Нельзя не обратить внимания на следующее: приглядываясь ко всем этим усилиям интеллигенции, замечаешь, что она уж слишком активна во всем этом, а народ слишком пассивен. Интеллигенция, точно мамка, приставляет ко рту младенца-народа соску и нудит его пососать своей кашицы, причем нельзя не видеть, что народ в значительной степени от этой кашицы отвертывается. Это во-первых. Во-вторых, нельзя не обратить внимание на томительную однотонность всех этих культурно-воздействующих средств, — так сказать, на однообразие в разнообразии. По-видимому, разница: то книжка, то лекция, то туманная картина. Но на самом деле это все одно: кашица, то сваренная на молоке, то на воде, то погуще, то пожиже. Все и везде — слово, все и везде поучение. В сущности, все эти книжки и чтения суть светская форма церковного проповедничества, и та тетрадочка, по которой проповедник говорит свое ‘слово’, иногда довольно скучное, есть первый оригинал и начальный корень всех теперешних книжечек и чтений, с которыми интеллигенция выходит к народу. Все — слово, все — словесность, все — поучение, с видом неизмеримого превосходства поучающего над поучающим.
И хочется крикнуть всему этому: ‘Не так!’
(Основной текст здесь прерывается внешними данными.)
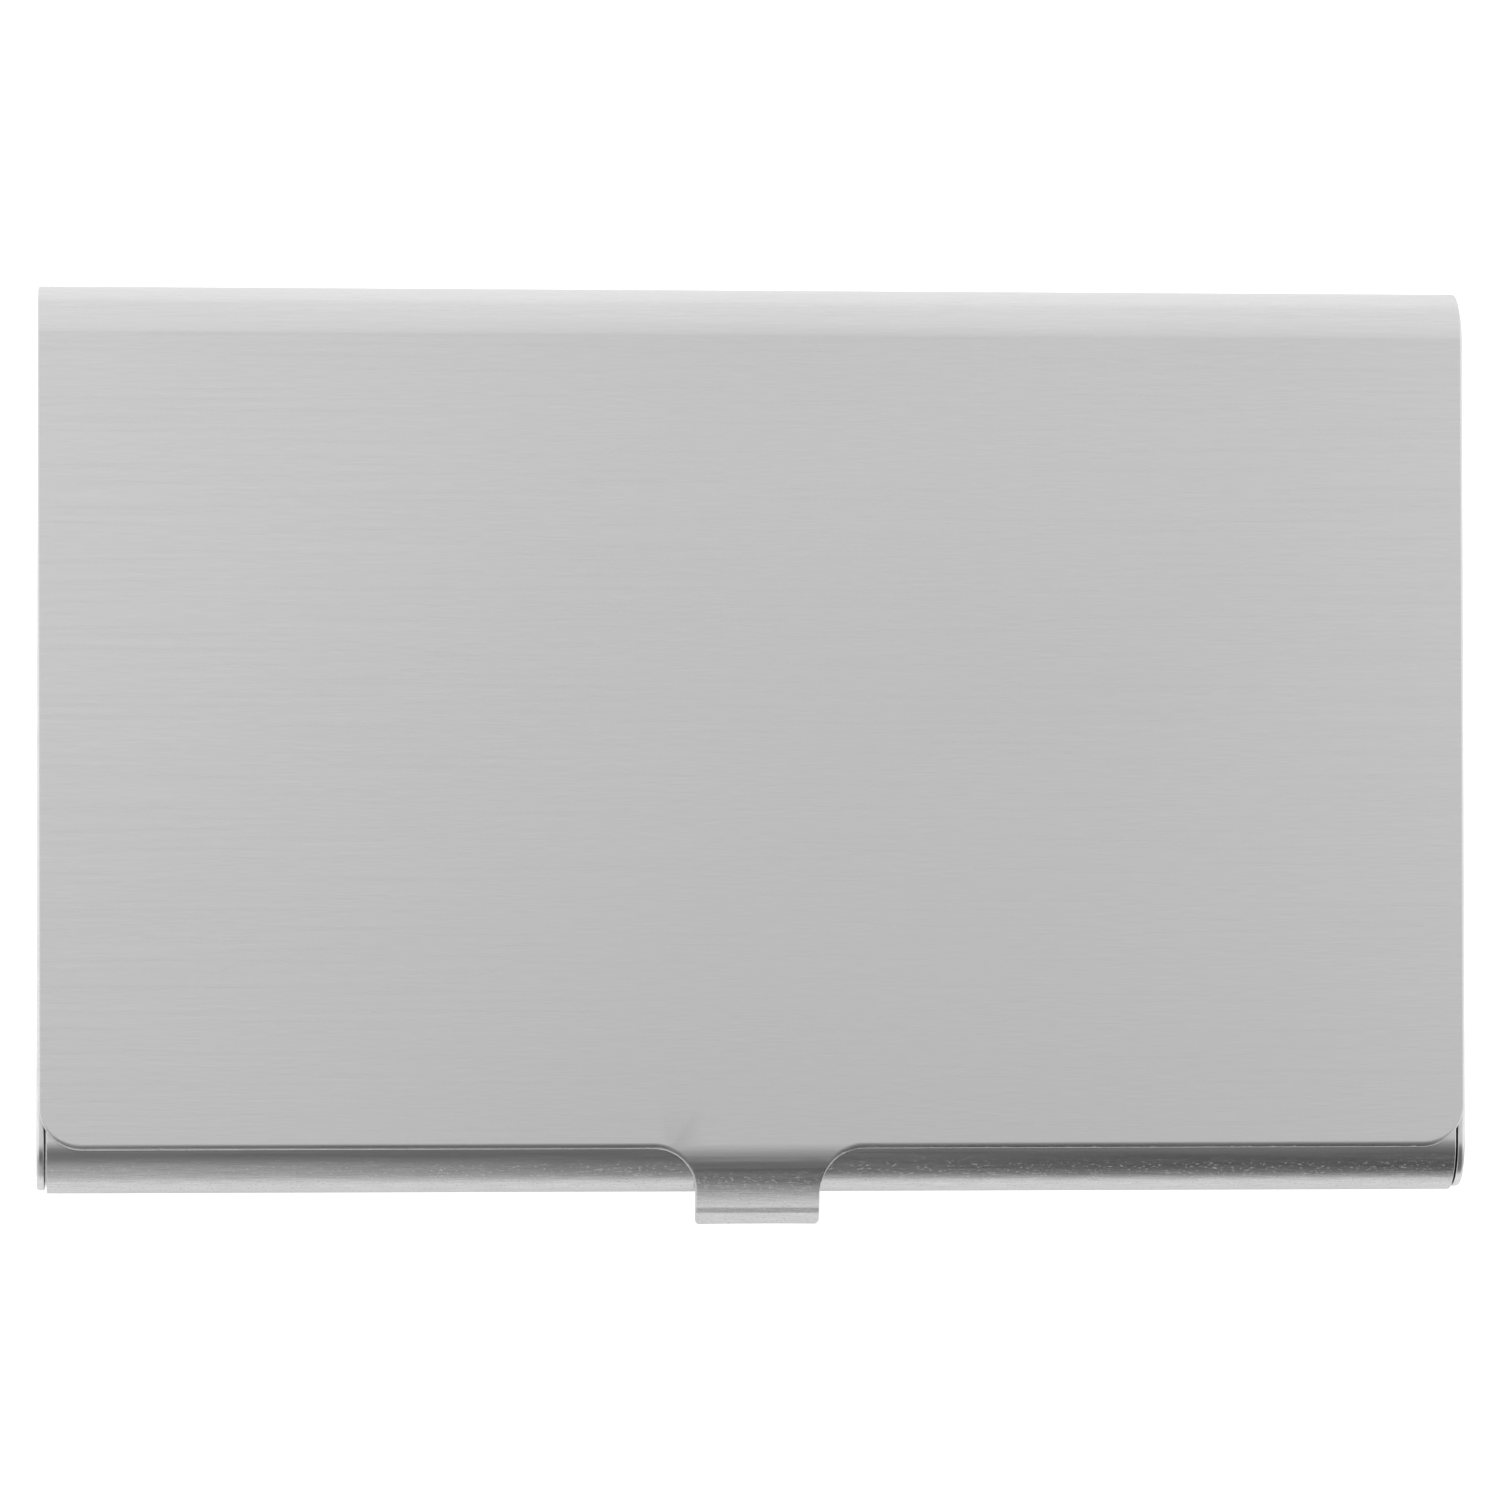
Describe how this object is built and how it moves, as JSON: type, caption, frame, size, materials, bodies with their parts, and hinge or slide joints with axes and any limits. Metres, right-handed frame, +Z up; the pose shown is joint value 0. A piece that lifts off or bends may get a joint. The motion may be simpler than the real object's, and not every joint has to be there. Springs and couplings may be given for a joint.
{
  "type": "business card case",
  "caption": "Slim pressed-steel card case with a hinged brushed lid, a curled rear spine and front edge, a thumb tab and an inner tray that lifts the cards as the lid opens.",
  "frame": {"origin": "middle of the case's footprint, thumb tab included, at the level of its underside", "axes": "+Z up out of the lid, +X along the hinge to the right, -Y towards the thumb tab"},
  "size_m": [0.094, 0.0616, 0.007],
  "materials": {
    "brushed_shell": "fine hairline brushing along the hinge",
    "plain_sheet": "bright cold-rolled sheet, unbrushed",
    "pin_steel": "turned bright",
    "washer_plastic": "natural white, matt"
  },
  "bodies": {
    "base": {"base_shell": "brushed_shell", "left_end_plate": "plain_sheet", "right_end_plate": "plain_sheet", "left_hinge_pin": "pin_steel", "right_hinge_pin": "pin_steel", "left_hinge_washer": "washer_plastic", "right_hinge_washer": "washer_plastic", "left_tray_pivot": "pin_steel", "right_tray_pivot": "pin_steel"},
    "lid": {"lid_shell": "brushed_shell", "left_lid_ear": "plain_sheet", "right_lid_ear": "plain_sheet", "left_lift_pin": "pin_steel", "right_lift_pin": "pin_steel"},
    "tray": {"card_tray": "plain_sheet"}
  },
  "joints": [
    {"name": "lid_hinge", "type": "hinge", "parent": "base", "child": "lid", "pos_m": [0, 0.02755, 0.00375], "axis": [-1, 0, 0], "range_deg": [0, 90]},
    {"name": "tray_lift", "type": "hinge", "parent": "base", "child": "tray", "pos_m": [0, 0.02845, 0.00245], "axis": [-1, 0, 0], "range_deg": [0, 27]}
  ],
  "couplings": [
    {"joint": "tray_lift", "follows": "lid_hinge", "ratio": 0.3}
  ]
}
Прежде всего, это поучение нудно и для самой интеллигенции. Так, бедная, старается, что пот со лба катится, приноравливается, изловчается, усивается быть простоватой и удобопонятной, и чрезвычайно боится, — как и всякий, впрочем, проповедник, — проболтаться о собственных пороках, слабостях и грешках, которые по немощи человеческой у каждого есть, и она их тоже не избежала. И она, как и духовные лица, делает ‘святое лицо’ перед народом, что не довольно легко и для настоящего проповедника. Во-вторых: да оправдывается ли этот труд результатами? Проповедующая интеллигенция немножко скучает, а поучаемый народ потихоньку позевывает. Что скучно для учителя, не может не быть скучно и для ученика. Если народ где и учится около образованных классов, то не прямо, а косвенно, — в моменты, когда эти образованные классы не стараются быть особенно поучительны. Он учится и культурно воспитывается около настоящей и во всю ширь развернутой, самостоятельной, своей жизни этих классов, где они нимало не помышляют о наставительности, а живут страстями и умом, гневом, ссорами и дружелюбием, живут жадно, живут, наконец, корыстно. На хорошей, отлично поставленной мануфактуре народ настоящим образом воспитывается, воспитывается в труде, в ответственности, ну — и образовывается удивлением перед техникою и всеми чудесами науки. Равно в тех немногих пока случаях, где простолюдин начнет по-настоящему понимать настоящую литературу, — он воспитывается же. Не сегодня завтра Крылов сделается любимой деревенской книжкой: вот это — воспитание, культура. Очень жаль, что некоторые утонченности языка и мыслей Козьмы Пруткова не могут сделаться понятными народу, а то он тоже мог бы войти в обиход народный. Но только тогда, когда деревне станет понятна ‘Война и мир’ и эта громадная эпопея тоже станет достоянием села, мы можем, перекрестившись, сказать: ‘Слава Богу, народ наш стал культурен’. Увы, однако, может быть, этого даже никогда не будет! Слишком все это трудно и сложно. Всех в гимназии не переучишь, а понимать нашу литературу почти невозможно, по крайней мере, без гимназического образования.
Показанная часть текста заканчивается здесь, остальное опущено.